Good blogging: do you know it when you see it?

Sorry I’ve been out of touch lately–I’ve been enjoying our lovely wet and cool late spring days here on the high plains with my head stuck pretty much full time in the eighteenth century. (And that is awesome! So long as it’s all in books and in my head, and doesn’t involve period costumes and camping out.) Working on the back porch, watching the rose bushes bloom (finally!) and the hollyhocks and herb garden grow is pretty swell (even if it ain’t Italy.)

If you want some bloggy amusement, head on over to Tenured Radical, who is soliciting ideas in the service of answering some reader mail: what makes for a good blog post? How does it differ from academic writing for books and journals? What do you look for, and which posts do you tend to avoid? Let’s share!

Meanwhile, I heard this song last night on David Dye’s World Cafe, and was reminded that there once was a Velvet Underground song that felt like a fun, happy, summer song:

Yes, I realize that admitting that I listen to World Cafe is an admission of my age. I remember listening to that show when it was kind of hip, back in the early 1990s when I was at Penn, and before it became a show with national reach! Now I guess it’s more for the hip replacement crowd. . .

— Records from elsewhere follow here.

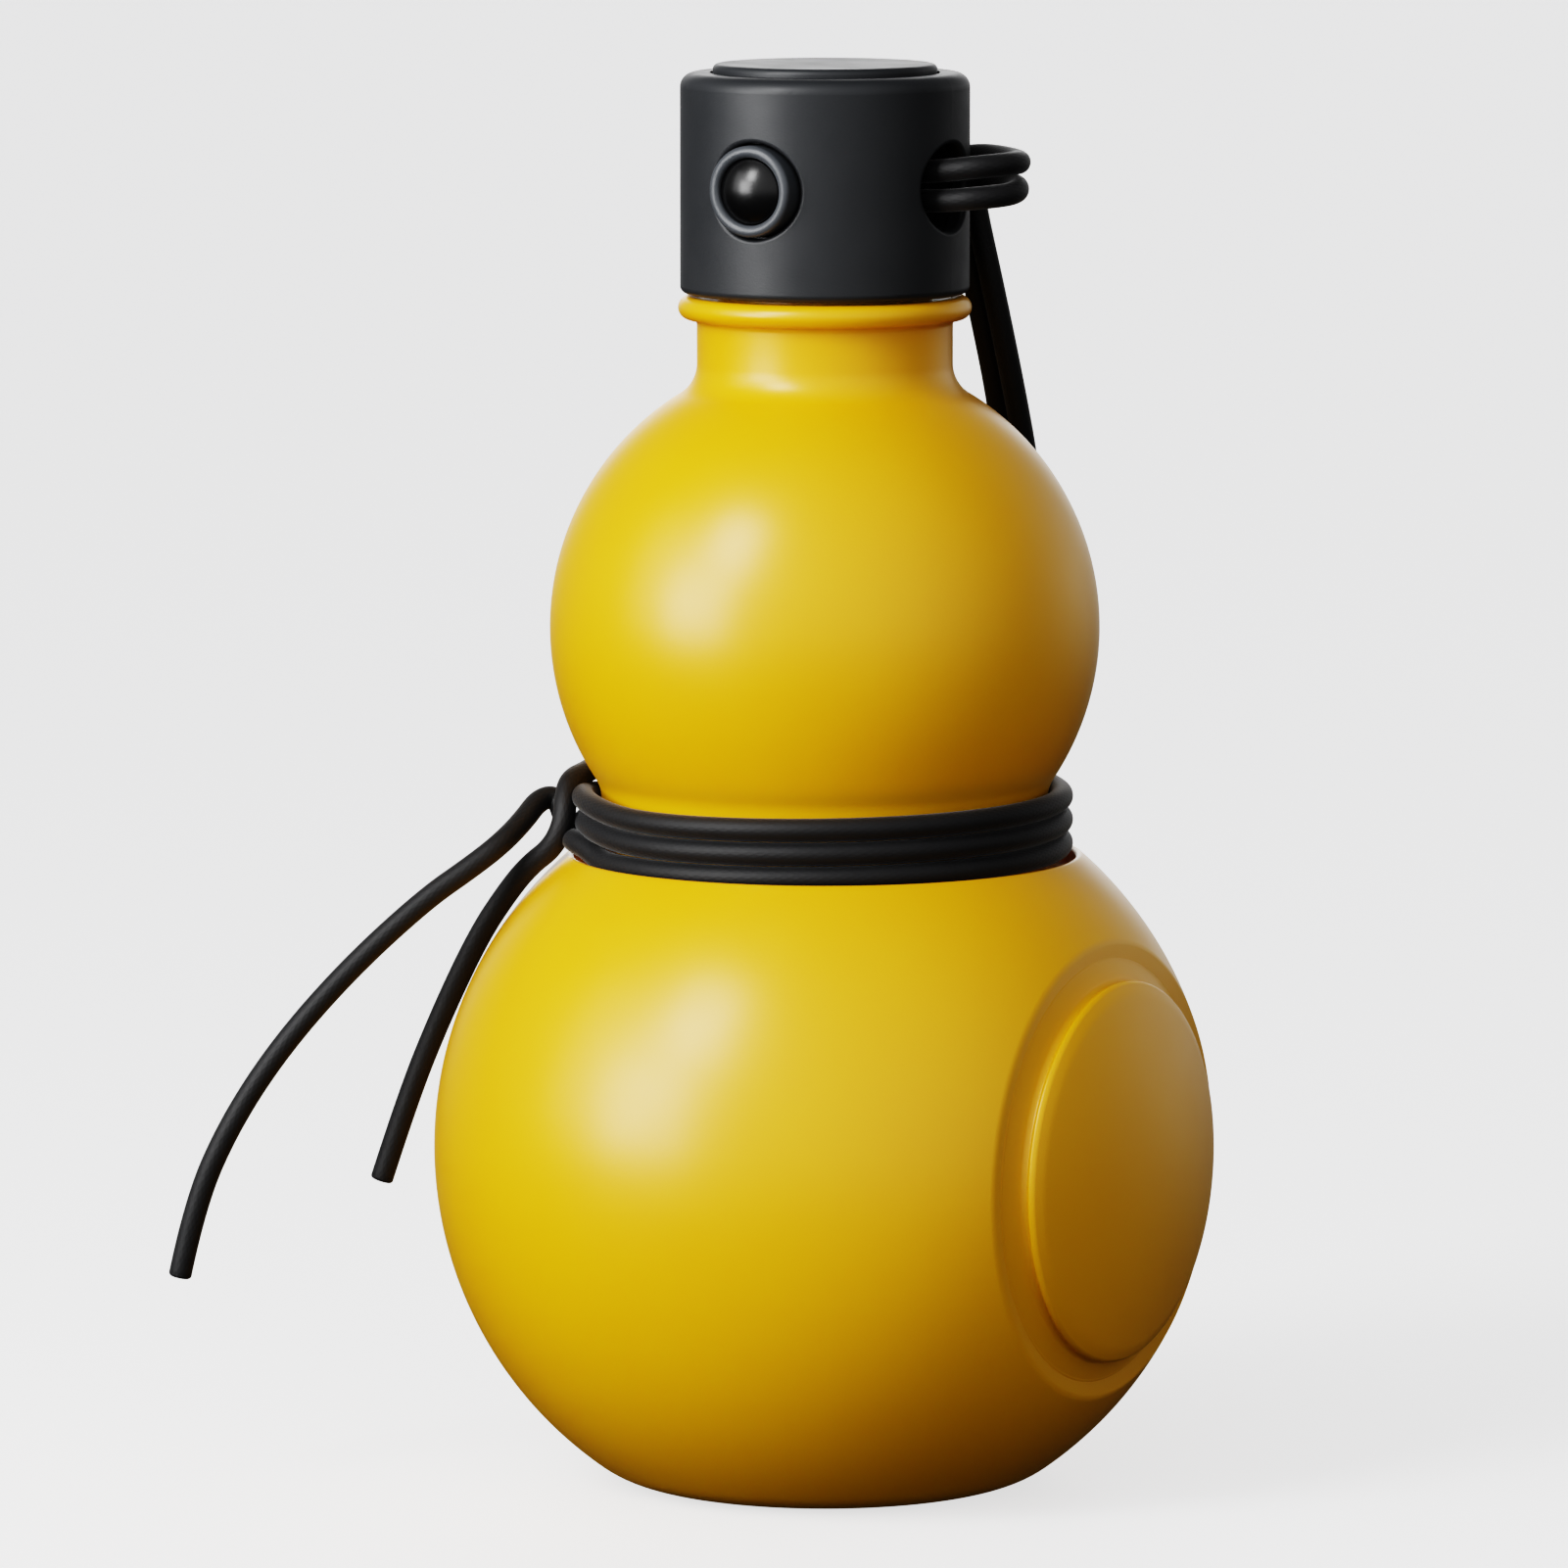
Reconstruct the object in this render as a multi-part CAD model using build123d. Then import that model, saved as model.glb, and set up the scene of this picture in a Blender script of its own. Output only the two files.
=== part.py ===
from build123d import *
import math
import os

# Gourd water bottle in millimetres. The origin is the centre of the foot, +Z points up,
# +X points to the mouth of the cord bore and -Y points to the push button.

# Clearances and one overrun for cuts
overrun = 1.0
fit_gap = 0.1
seat_gap = 0.2
soft_gap = 0.3

# Cord, and its turns round the waist
cord_d = 3.2
cord_r = cord_d / 2
cord_lane_gap = 0.3
cord_lane_half = cord_r + cord_lane_gap / 2
winding_gap = 0.45
winding_pitch = cord_d + winding_gap
winding_start_deg = 47.0
winding_end_deg = -868.0
winding_height = winding_pitch * (winding_start_deg - winding_end_deg) / 360
winding_lead = 6.3
arc_share = 0.45
gap_step_deg = 5

# Bottle body
shell_wall = 2.2
lower_bulb_r = 54.4
foot_cut = 7.6
lower_bulb_z = lower_bulb_r - foot_cut
foot_round_r = 14.3
foot_inner_round_r = foot_round_r - shell_wall
foot_recess = 0.9
foot_pad_r = 8.0
foot_ring_r = 19.0
waist_r = 31.0
waist_blend_r = 5.4
winding_r = waist_r + soft_gap + cord_r
groove_lip_r = winding_r + cord_r + soft_gap
groove_lip_z = lower_bulb_z + math.sqrt(lower_bulb_r ** 2 - groove_lip_r ** 2)
groove_depth = 3.99
groove_floor_z = groove_lip_z - groove_depth
winding_start_z = groove_floor_z + soft_gap + cord_r + winding_height
groove_lip_round = 0.6
groove_corner_round = 1.2
groove_floor_wall = 2.4
inner_step_round = 3.0
upper_bulb_r = 38.1
upper_bulb_rise = 23.7
upper_bulb_z = winding_start_z + upper_bulb_rise
finish_r = 15.3
shoulder_width = 2.4
neck_r = finish_r + shoulder_width
neck_wall = 2.3
neck_bore_r = neck_r - neck_wall
neck_foot_round = 5.0
bead_rise = 44.4
bead_z = upper_bulb_z + bead_rise
bead_tube_r = 1.6

# Screw finish of the neck, and its thread
shoulder_rise = 1.3
shoulder_z = bead_z + shoulder_rise
finish_height = 7.0
lip_z = shoulder_z + finish_height
lip_round = 0.5
finish_wall = 2.4
mouth_r = finish_r - finish_wall
mouth_taper = 3.0
thread_pitch = 4.0
thread_turns = 0.9
thread_depth = 1.0
thread_base = 2.2
thread_crest = 1.0
thread_root = 0.3
thread_start_z = shoulder_z + thread_base
thread_radial_gap = 0.25

# Round panel on the lower bulb
panel_r = 26.5
panel_rim_rise = 0.1
panel_rim_round = 0.9
panel_dome_r = 75.0
panel_rim_x = math.sqrt(lower_bulb_r ** 2 - panel_r ** 2) + panel_rim_rise
moat_width = 3.1
moat_r = panel_r + moat_width
moat_depth = 1.5
moat_wall = 1.6

# Cap shell
cap_wall = 2.2
liner_wall = 1.15
liner_bore_r = finish_r + thread_depth + thread_radial_gap
liner_r = liner_bore_r + liner_wall
cap_bore_r = liner_r + fit_gap
cap_r = cap_bore_r + cap_wall
cap_bead_overhang = 0.3
bead_r = cap_r + cap_bead_overhang
cap_bead_gap = 0.4
cap_bottom_z = bead_z + bead_tube_r + cap_bead_gap
cap_height = 30.4
cap_top_z = cap_bottom_z + cap_height
cap_top_wall = 2.7
cap_bottom_round = 1.0
cap_top_round = 2.0
cap_rim_width = 4.5
disc_r = cap_r - cap_rim_width
disc_gap = 0.4
disc_recess = 1.5
disc_recess_z = cap_top_z - disc_recess
disc_rise = 1.2
disc_round = 0.8
disc_gasket_thickness = 0.3
disc_gasket_width = 3.0
cap_ceiling_z = disc_recess_z - cap_top_wall

# Cap liner and gasket
liner_setback = 0.3
gasket_thickness = 0.9
gasket_r = finish_r - fit_gap
gasket_width = 3.7
deck_z = lip_z + seat_gap + gasket_thickness + fit_gap
deck_thickness = 1.2

# Lock housing and its screws
housing_z = deck_z + deck_thickness + fit_gap
housing_top_z = cap_ceiling_z - fit_gap
housing_r = cap_bore_r - seat_gap
housing_floor = 2.0
housing_rim = 1.6
housing_wall = 0.9
screw_head_r = 1.8
screw_inset = 1.3
screw_circle_r = disc_r - screw_head_r - screw_inset
screw_count = 4
screw_shank_r = 0.9
screw_head_height = 1.1
screw_length = 8.0
boss_wall = 1.6
boss_r = screw_shank_r + fit_gap + boss_wall

# Cord lock: button on -Y, cord bore on X, both at one height
lock_rise = 6.3
lock_z = housing_z + lock_rise
mouth_bore_r = 6.0
mouth_round = 0.7
cord_bore_room = 0.95
cord_bore_r = cord_lane_half + cord_r + cord_bore_room
bight_bore_step = 0.4
bight_bore_r = mouth_bore_r - bight_bore_step
bight_bore_start_x = 7.0
lane_y = -math.sqrt((cord_bore_r - cord_r - fit_gap) ** 2 - cord_lane_half ** 2)
button_travel = 2.2

# Button, its collar and the plunger
dome_r = 4.45
dome_rise = 1.7
dome_gap = 0.15
dome_inset = 0.6
bezel_r = 6.3
bezel_bore_r = dome_r + dome_gap
bezel_stand = 1.3
bezel_front_y = cap_r + bezel_stand
bezel_seat = 2.4
bezel_back_y = cap_bore_r - bezel_seat
bezel_round = 0.8
dome_edge_y = bezel_front_y - dome_inset
pocket_gap = 0.3
pocket_r = bezel_r + pocket_gap
pocket_round = 0.6
housing_arm_half = bezel_r + fit_gap + housing_wall
plunger_step = 0.6
plunger_r = bezel_bore_r + plunger_step
plunger_bore_r = plunger_r + fit_gap
plunger_front_y = bezel_back_y - seat_gap
plunger_stem_r = 2.8
plunger_stem_length = 4.3
slot_width = cord_d + button_travel + 2 * seat_gap
slot_end_gap = 0.35
slot_height = 2 * (cord_lane_half + cord_r + slot_end_gap)
slot_back_y = lane_y + cord_r + fit_gap

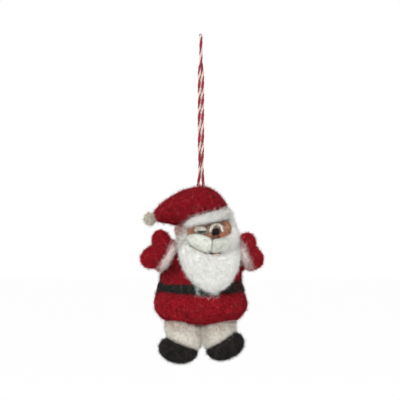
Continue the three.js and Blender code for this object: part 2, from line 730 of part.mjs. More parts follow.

14 thoughts on “Good blogging: do you know it when you see it?

  1. Blogging, as all writing, should be first well written immaterial of content and subject. Can’t read badly written fiction or a formal mathematical analysis that’s badly written. Then come: concise, offering something new, honest and appropriate for the content. The latter explained by examples. Criticizing the Right may I evolve literary spitting. Analysis of group should be respectful.

    I read only five blogs.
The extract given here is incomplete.